Os dois pontos atacados ficam na Rua 22, no bairro Parque dos Pinos. Dentro do primeiro, foram encontrados os corpos de Gian Cavalheiro Brisola, 19 anos, e Luiz Alberto Xavier, 68, e Edison Moura Espíndola, 61. O imóvel foi incendiado pelos criminosos - ainda não se sabe se eles já foram ao local determinados a atear fogo ou não. Os bandidos ainda roubaram um Fiat Uno, que pertencia a uma das vítimas sobreviventes neste primeiro local.
— Dali, eles se deslocam nos dois carros a uma reciclagem a cem metros do primeiro fato e executam mais duas pessoas — explica Carrijo.
Neste ponto próximo, na mesma rua, foram assassinados a tiros Luiz Cláudio Canabarro Santos, 44, e Florindo Pedroso, 66. Durante a chacina, duas pessoas ficaram feridas com disparos de arma de fogo — eles já receberam alta — e um teve uma arma apontada para a cabeça.
O veículo que foi levado durante o ataque foi localizado na tarde no dia seguinte. O carro foi encontrado pela Brigada Militar após populares estranharem a presença do veículo na beira da praia de Magistério, em Balneário Pinhal. Os bandidos tentaram atear fogo ao Uno, mas não conseguiram. O automóvel passou por perícia, em busca de vestígios dos criminosos.
Os presos nesta terça-feira, foram identificados como sendo o motorista do Ka, um carona, que estava com ele, que a polícia apura a participação nos crimes, e um que é executor, que foi preso no Litoral.

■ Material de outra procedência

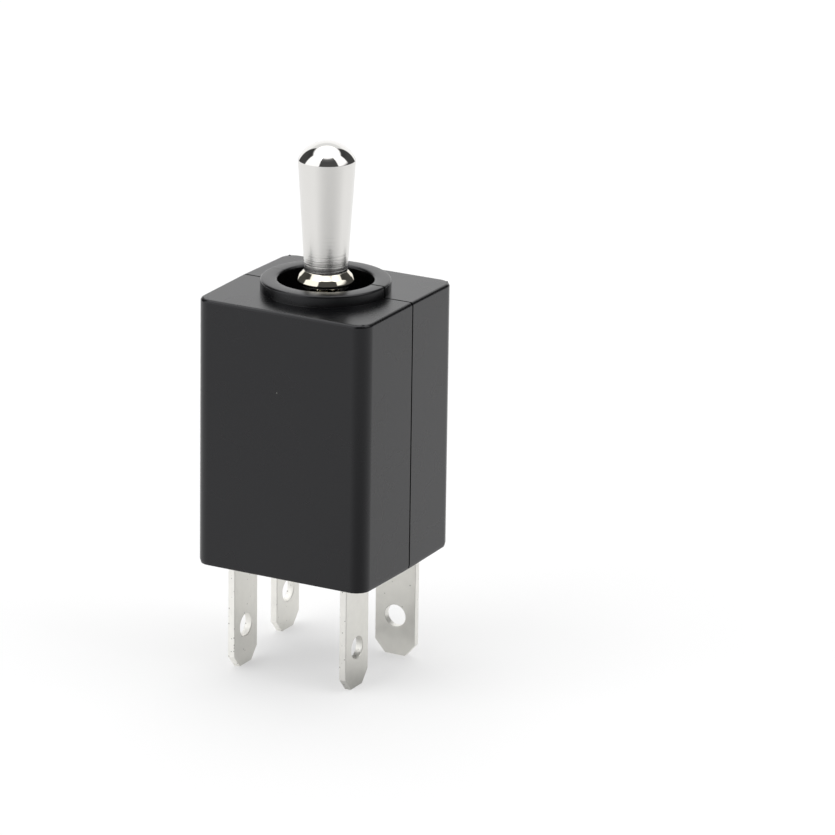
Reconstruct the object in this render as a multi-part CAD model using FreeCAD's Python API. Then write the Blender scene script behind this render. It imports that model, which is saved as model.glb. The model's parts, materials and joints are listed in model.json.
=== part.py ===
import FreeCAD, Part
import math
import os

# Plug-in toggle switch, millimetres.
# Origin: on the axis of the collar, in the plane of the housing's top face.
# +Z runs out along the lever, +X to the right, +Y to the back.

# Housing: two moulded half shells that meet at the parting plane.
body_width = 20.0
body_depth = 19.1
body_height = 28.7
corner_radius = 1.6
mould_draft_deg = 0.5
top_edge_radius = 0.35
foot_edge_chamfer = 0.4
side_wall = 1.0
top_wall = 1.6
inner_corner_radius = 1.0
parting_y = 0.3
parting_groove_width = 0.18
parting_groove_depth = 0.14

# Collar round the lever, half of it on each shell.
collar_outer_radius = 6.73
collar_inner_radius = 4.95
collar_height = 1.2
collar_rim_chamfer = 0.2

# Cup below the collar, with a slot in its floor that the lever passes through.
cup_depth = 2.8
cup_wall = 1.2
cup_floor = 1.2
slot_clearance = 0.3
slot_end_flat = 0.05

# Lever, turned in one piece.
lever_tip_z = 15.65
lever_rim_z = 13.75
lever_rim_radius = 2.96
lever_neck_radius = 2.22
bead_radius = 2.96
bead_land = 0.3
bead_top_z = 1.95
bead_edge_z = 1.15
bead_under_z = -0.2
stem_radius = 1.75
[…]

O foragido também foi identificado como um dos executores. Os criminosos usaram pistolas de calibre 9 milímetros e .40.
Ainda que as disputas para o tráfico de drogas tenham sido a motivação para o crime, segundo a polícia, parte das vítimas só estava nos locais vendendo produtos recicláveis quando os criminosos chegaram, e acabaram sendo alvo por isso.
– Aqueles locais não eram pontos de tráfico. A questão é territorial – afirmou o delegado Ractz durante a coletiva nesta manhã.
A polícia ainda aguarda os laudos de necropsia para confirmar se todos foram executados a tiros antes de os bandidos atearem fogo na reciclagem. Dezenas de tiros foram disparados nos locais.